**PROBLEM:**
All of the data below should be written out exactly.

============================================================

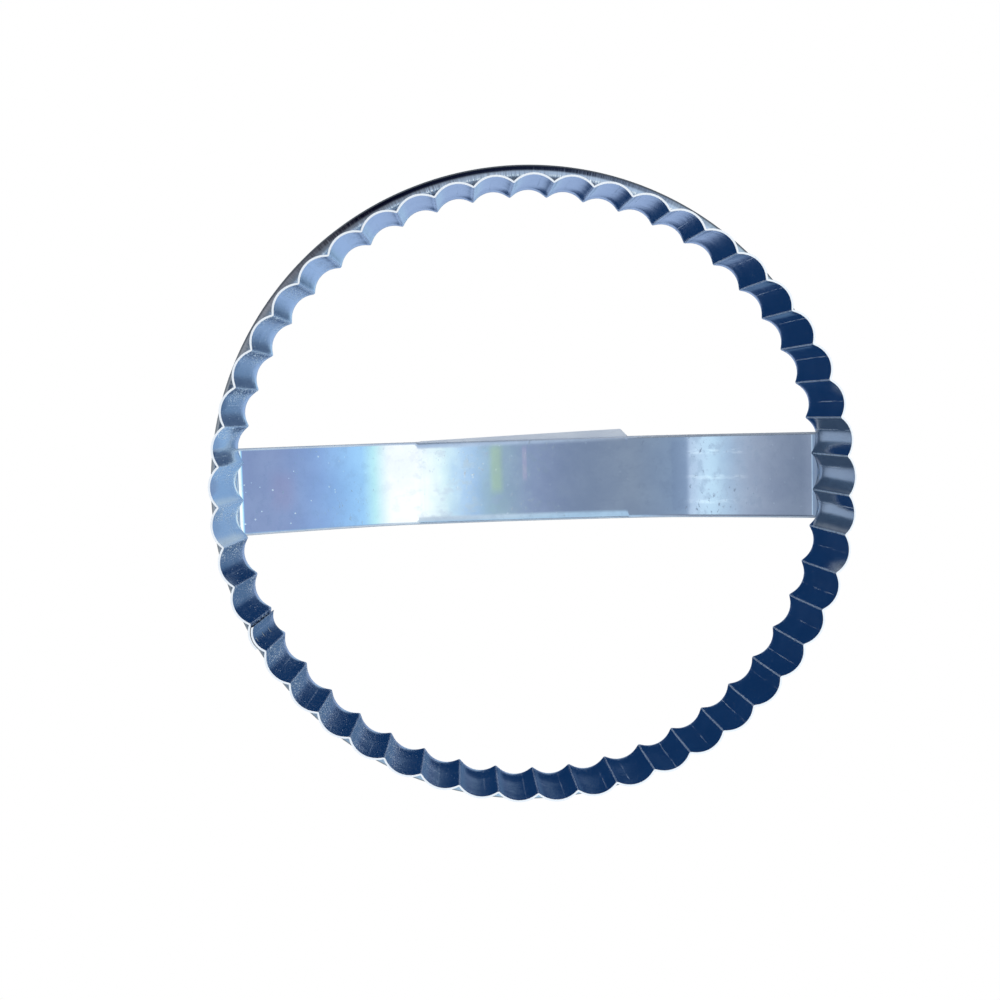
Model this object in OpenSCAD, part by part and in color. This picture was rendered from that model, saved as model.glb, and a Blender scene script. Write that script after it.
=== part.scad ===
// Fluted biscuit cutter of thin bright steel, with an arched strap handle.
// The cutting edge lies on z = 0, the handle is on top and runs along X.

/* [Ring] */
// Diameter over the crests of the flutes
crest_d = 152.4; // [130:0.2:170]
// Height of the ring, from the cutting edge to the top of the rim
ring_h = 25.4; // [20:0.2:36]
// Thickness of the ring's sheet
sheet_t = 0.5; // [0.4:0.05:0.7]

/* [Flutes] */
// Number of flutes, with the lapped one
flute_count = 49; // [44:1:54]
// Depth of a flute, from crest to cusp on the outside
flute_depth = 1.9; // [1.6:0.1:2.4]
// Extra thickness of the metal at the ridge inside a cusp
ridge_extra = 0; // [0:0.01:0.2]

/* [Lap seam] */
// Direction of the lapped flute's middle, counted from the handle
seam_angle = 153.85; // [100:0.05:160]
// Angle that the lapped flute takes up
seam_span = 5.7; // [5.4:0.1:6.4]
// Height of the lapped flute's arch over its two cusps
seam_arch = 1.6; // [1.4:0.05:1.8]
// Gap between the two lapped layers
lap_gap = 0.15; // [0.1:0.01:0.2]
// Angle from the last cusp to the end of the outer layer
outer_end = 1.1; // [0.8:0.1:1.6]
// Angle from the first cusp to the end of the inner layer
inner_end = 0.65; // [0.5:0.05:1]
// Width of the slit where the ends of the rolled rim meet
slit_w = 0.3; // [0.2:0.05:0.5]

/* [Rolled rim] */
// Diameter of the hollow bead that the sheet is rolled into
bead_d = 5.3; // [4.6:0.1:6.4]
// Distance between the crests and the bead
bead_gap = 0.1; // [0:0.05:0.5]
// Angle of the roll that is left open, under the rim's flat top
roll_open = 55; // [40:1:80]
// Bevel on the inner edge, where the wall turns out into the rim
rim_bevel = 0.35; // [0.2:0.05:0.4]

/* [Handle strap] */
// Width of the strap
strap_w = 22.6; // [18:0.2:25]
// Thickness of the strap
strap_t = 0.9; // [0.7:0.05:1.1]
// Height of the strap's underside over the rim, at the middle
handle_rise = 18; // [15:0.5:22]
// Slope of the crowned top at its two ends
crown_angle = 5; // [3:0.1:6]
// Inner radius of the bend between top and ramp
shoulder_r = 58; // [40:1:70]
// Slope of a ramp where it leaves the shoulder
ramp_top_angle = 20.3; // [18:0.1:24]
// Slope of a ramp where it comes down to the foot
ramp_foot_angle = 27; // [25:0.5:30]
// Inner radius of the bend between ramp and foot
foot_bend_r = 3; // [2:0.5:4]
// Distance from the ridges out to the start of the flat foot
foot_start_gap = 1.9; // [0:0.1:2.1]
// Length of foot past the middle of the bead
foot_reach = 1.4; // [0.8:0.1:1.8]
// Corner radius of a foot
foot_corner_r = 2.5; // [1:0.5:4]
// Sideways place of the strap, off the ring's middle
handle_offset = -0.9; // [-2:0.1:2]

/* [Grip flanges] */
// Length of the turned-up flanges at the strap's edges
flange_l = 57.5; // [50:0.5:64]
// Place of the flanges' middle along the strap
flange_x = -0.9; // [-3:0.1:3]
// Height of the flanges
flange_h = 4.6; // [3:0.2:6]
// Length of the mitre at each end of a flange
mitre_l = 1.4; // [1:0.1:6]
// Outward lean of the near flange at its left end
lean_start = 1; // [0:1:10]
// Outward lean of the near flange at its right end
lean_end = 27; // [20:1:30]
// Outward lean of the far flange
lean_far = 4; // [0:1:10]

/* [Spot welds] */
// Diameter of the welds in the lap seam
seam_weld_d = 2.6; // [2:0.2:3]
// Number of welds in the lap seam
seam_weld_count = 3; // [2:1:3]
// Diameter of the welds in the handle's feet
foot_weld_d = 2.4; // [2:0.1:2.6]
// Distance of a foot's two welds from each other
foot_weld_pitch = 11; // [8:0.5:12]
// Depth of the dimple that a weld leaves
weld_dimple = 0.08; // [0.02:0.01:0.12]

/* [Hidden] */
$fn = 96;

eps = 0.02;
crest_r = crest_d / 2;
cusp_r = crest_r - flute_depth;
ridge_r = cusp_r - sheet_t - ridge_extra;
core_r = cusp_r - flute_depth;
bead_r = bead_d / 2;
bead_axis_r = crest_r + bead_gap + bead_r;
bead_axis_z = ring_h - bead_r;

// Regular flutes: all arcs alike, from the lapped flute round to itself
seam_start = seam_angle + seam_span / 2;
seam_stop = seam_angle - seam_span / 2;
pitch = (360 - seam_span) / (flute_count - 1);
flute_mid = [for (i = [0 : flute_count - 2]) seam_start + (i + 0.5) * pitch];
half_chord = cusp_r * sin(pitch / 2);
flute_arch = crest_r - cusp_r * cos(pitch / 2);
flute_r = arc_radius(half_chord, flute_arch);
flute_axis_r = crest_r - flute_r;

// Lapped flute: one axis for both layers, the inner layer steps in at its start
lap_offset = sheet_t + lap_gap;
lap_half_chord = cusp_r * sin(seam_span / 2);
lap_r = arc_radius(lap_half_chord, seam_arch);
lap_step = lap_offset / cos(asin(lap_half_chord / lap_r));
lap_axis = arc_axis(polar(cusp_r, seam_stop), polar(cusp_r - lap_step, seam_start), seam_arch);
lap_inner_r = norm(lap_axis - polar(cusp_r, seam_stop));
outer_stop = seam_stop + outer_end;
inner_start = seam_start - inner_end;
slit_middle = outer_stop - asin(slit_w / 2 / crest_r);

// Strap: foot, bend, bowed ramp, shoulder and crown, worked out on its underside
foot_start = ridge_r + foot_start_gap;
foot_end = bead_axis_r + foot_reach;
foot_under_r = foot_bend_r + strap_t;
crown_tan = tan(crown_angle / 2);
bends_x = shoulder_r * (sin(ramp_top_angle) - sin(crown_angle)) + foot_under_r * sin(ramp_foot_angle);
bends_z = shoulder_r * (cos(crown_angle) - cos(ramp_top_angle)) + foot_under_r * (1 - cos(ramp_foot_angle));
ramp_angle = (ramp_top_angle + ramp_foot_angle) / 2;
ramp_chord = (handle_rise - bends_z - (foot_start - bends_x) * crown_tan)
    / (sin(ramp_angle) - crown_tan * cos(ramp_angle));
ramp_r = ramp_chord / 2 / sin((ramp_foot_angle - ramp_top_angle) / 2);
crown_half = foot_start - bends_x - ramp_chord * cos(ramp_angle);
crown_r = crown_half / sin(crown_angle);
crown_axis_z = ring_h + handle_rise - crown_r;
shoulder_axis = [crown_half - shoulder_r * sin(crown_angle),
    crown_axis_z + (crown_r - shoulder_r) * cos(crown_angle)];
ramp_axis = shoulder_axis - (ramp_r - shoulder_r) * [sin(ramp_top_angle), cos(ramp_top_angle)];
foot_axis = [foot_start, ring_h + foot_under_r];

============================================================

**THE OUTPUT:**
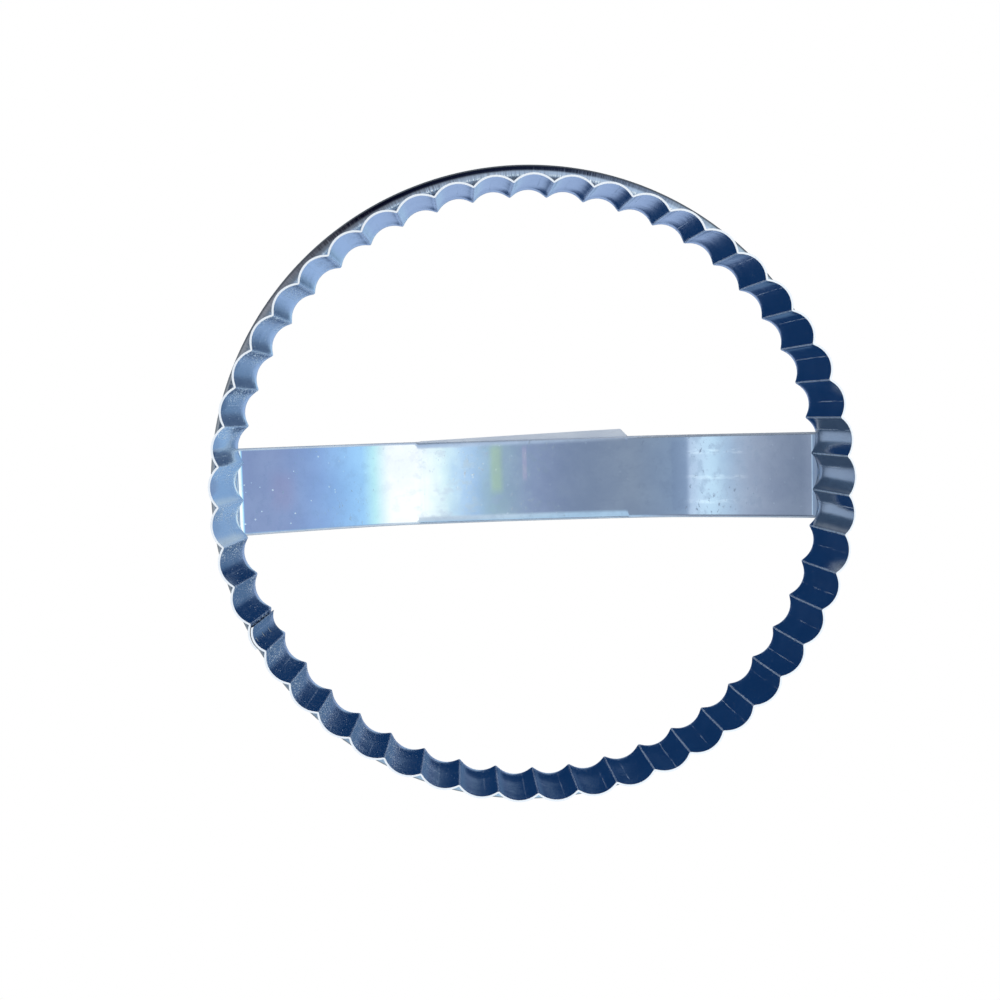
Model this object in OpenSCAD, part by part and in color. This picture was rendered from that model, saved as model.glb, and a Blender scene script. Write that script after it.
=== part.scad ===
// Fluted biscuit cutter of thin bright steel, with an arched strap handle.
// The cutting edge lies on z = 0, the handle is on top and runs along X.

/* [Ring] */
// Diameter over the crests of the flutes
crest_d = 152.4; // [130:0.2:170]
// Height of the ring, from the cutting edge to the top of the rim
ring_h = 25.4; // [20:0.2:36]
// Thickness of the ring's sheet
sheet_t = 0.5; // [0.4:0.05:0.7]

/* [Flutes] */
// Number of flutes, with the lapped one
flute_count = 49; // [44:1:54]
// Depth of a flute, from crest to cusp on the outside
flute_depth = 1.9; // [1.6:0.1:2.4]
// Extra thickness of the metal at the ridge inside a cusp
ridge_extra = 0; // [0:0.01:0.2]

/* [Lap seam] */
// Direction of the lapped flute's middle, counted from the handle
seam_angle = 153.85; // [100:0.05:160]
// Angle that the lapped flute takes up
seam_span = 5.7; // [5.4:0.1:6.4]
// Height of the lapped flute's arch over its two cusps
seam_arch = 1.6; // [1.4:0.05:1.8]
// Gap between the two lapped layers
lap_gap = 0.15; // [0.1:0.01:0.2]
// Angle from the last cusp to the end of the outer layer
outer_end = 1.1; // [0.8:0.1:1.6]
// Angle from the first cusp to the end of the inner layer
inner_end = 0.65; // [0.5:0.05:1]
// Width of the slit where the ends of the rolled rim meet
slit_w = 0.3; // [0.2:0.05:0.5]

/* [Rolled rim] */
// Diameter of the hollow bead that the sheet is rolled into
bead_d = 5.3; // [4.6:0.1:6.4]
// Distance between the crests and the bead
bead_gap = 0.1; // [0:0.05:0.5]
// Angle of the roll that is left open, under the rim's flat top
roll_open = 55; // [40:1:80]
// Bevel on the inner edge, where the wall turns out into the rim
rim_bevel = 0.35; // [0.2:0.05:0.4]

/* [Handle strap] */
// Width of the strap
strap_w = 22.6; // [18:0.2:25]
// Thickness of the strap
strap_t = 0.9; // [0.7:0.05:1.1]
// Height of the strap's underside over the rim, at the middle
handle_rise = 18; // [15:0.5:22]
// Slope of the crowned top at its two ends
crown_angle = 5; // [3:0.1:6]
// Inner radius of the bend between top and ramp
shoulder_r = 58; // [40:1:70]
// Slope of a ramp where it leaves the shoulder
ramp_top_angle = 20.3; // [18:0.1:24]
// Slope of a ramp where it comes down to the foot
ramp_foot_angle = 27; // [25:0.5:30]
// Inner radius of the bend between ramp and foot
foot_bend_r = 3; // [2:0.5:4]
// Distance from the ridges out to the start of the flat foot
foot_start_gap = 1.9; // [0:0.1:2.1]
// Length of foot past the middle of the bead
foot_reach = 1.4; // [0.8:0.1:1.8]
// Corner radius of a foot
foot_corner_r = 2.5; // [1:0.5:4]
// Sideways place of the strap, off the ring's middle
handle_offset = -0.9; // [-2:0.1:2]

/* [Grip flanges] */
// Length of the turned-up flanges at the strap's edges
flange_l = 57.5; // [50:0.5:64]
// Place of the flanges' middle along the strap
flange_x = -0.9; // [-3:0.1:3]
// Height of the flanges
flange_h = 4.6; // [3:0.2:6]
// Length of the mitre at each end of a flange
mitre_l = 1.4; // [1:0.1:6]
// Outward lean of the near flange at its left end
lean_start = 1; // [0:1:10]
// Outward lean of the near flange at its right end
lean_end = 27; // [20:1:30]
// Outward lean of the far flange
lean_far = 4; // [0:1:10]

/* [Spot welds] */
// Diameter of the welds in the lap seam
seam_weld_d = 2.6; // [2:0.2:3]
// Number of welds in the lap seam
seam_weld_count = 3; // [2:1:3]
// Diameter of the welds in the handle's feet
foot_weld_d = 2.4; // [2:0.1:2.6]
// Distance of a foot's two welds from each other
foot_weld_pitch = 11; // [8:0.5:12]
// Depth of the dimple that a weld leaves
weld_dimple = 0.08; // [0.02:0.01:0.12]

/* [Hidden] */
$fn = 96;

eps = 0.02;
crest_r = crest_d / 2;
cusp_r = crest_r - flute_depth;
ridge_r = cusp_r - sheet_t - ridge_extra;
core_r = cusp_r - flute_depth;
bead_r = bead_d / 2;
bead_axis_r = crest_r + bead_gap + bead_r;
bead_axis_z = ring_h - bead_r;

// Regular flutes: all arcs alike, from the lapped flute round to itself
seam_start = seam_angle + seam_span / 2;
seam_stop = seam_angle - seam_span / 2;
pitch = (360 - seam_span) / (flute_count - 1);
flute_mid = [for (i = [0 : flute_count - 2]) seam_start + (i + 0.5) * pitch];
half_chord = cusp_r * sin(pitch / 2);
flute_arch = crest_r - cusp_r * cos(pitch / 2);
flute_r = arc_radius(half_chord, flute_arch);
flute_axis_r = crest_r - flute_r;

// Lapped flute: one axis for both layers, the inner layer steps in at its start
lap_offset = sheet_t + lap_gap;
lap_half_chord = cusp_r * sin(seam_span / 2);
lap_r = arc_radius(lap_half_chord, seam_arch);
lap_step = lap_offset / cos(asin(lap_half_chord / lap_r));
lap_axis = arc_axis(polar(cusp_r, seam_stop), polar(cusp_r - lap_step, seam_start), seam_arch);
lap_inner_r = norm(lap_axis - polar(cusp_r, seam_stop));
outer_stop = seam_stop + outer_end;
inner_start = seam_start - inner_end;
slit_middle = outer_stop - asin(slit_w / 2 / crest_r);

// Strap: foot, bend, bowed ramp, shoulder and crown, worked out on its underside
foot_start = ridge_r + foot_start_gap;
foot_end = bead_axis_r + foot_reach;
foot_under_r = foot_bend_r + strap_t;
crown_tan = tan(crown_angle / 2);
bends_x = shoulder_r * (sin(ramp_top_angle) - sin(crown_angle)) + foot_under_r * sin(ramp_foot_angle);
bends_z = shoulder_r * (cos(crown_angle) - cos(ramp_top_angle)) + foot_under_r * (1 - cos(ramp_foot_angle));
ramp_angle = (ramp_top_angle + ramp_foot_angle) / 2;
ramp_chord = (handle_rise - bends_z - (foot_start - bends_x) * crown_tan)
    / (sin(ramp_angle) - crown_tan * cos(ramp_angle));
ramp_r = ramp_chord / 2 / sin((ramp_foot_angle - ramp_top_angle) / 2);
crown_half = foot_start - bends_x - ramp_chord * cos(ramp_angle);
crown_r = crown_half / sin(crown_angle);
crown_axis_z = ring_h + handle_rise - crown_r;
shoulder_axis = [crown_half - shoulder_r * sin(crown_angle),
    crown_axis_z + (crown_r - shoulder_r) * cos(crown_angle)];
ramp_axis = shoulder_axis - (ramp_r - shoulder_r) * [sin(ramp_top_angle), cos(ramp_top_angle)];
foot_axis = [foot_start, ring_h + foot_under_r];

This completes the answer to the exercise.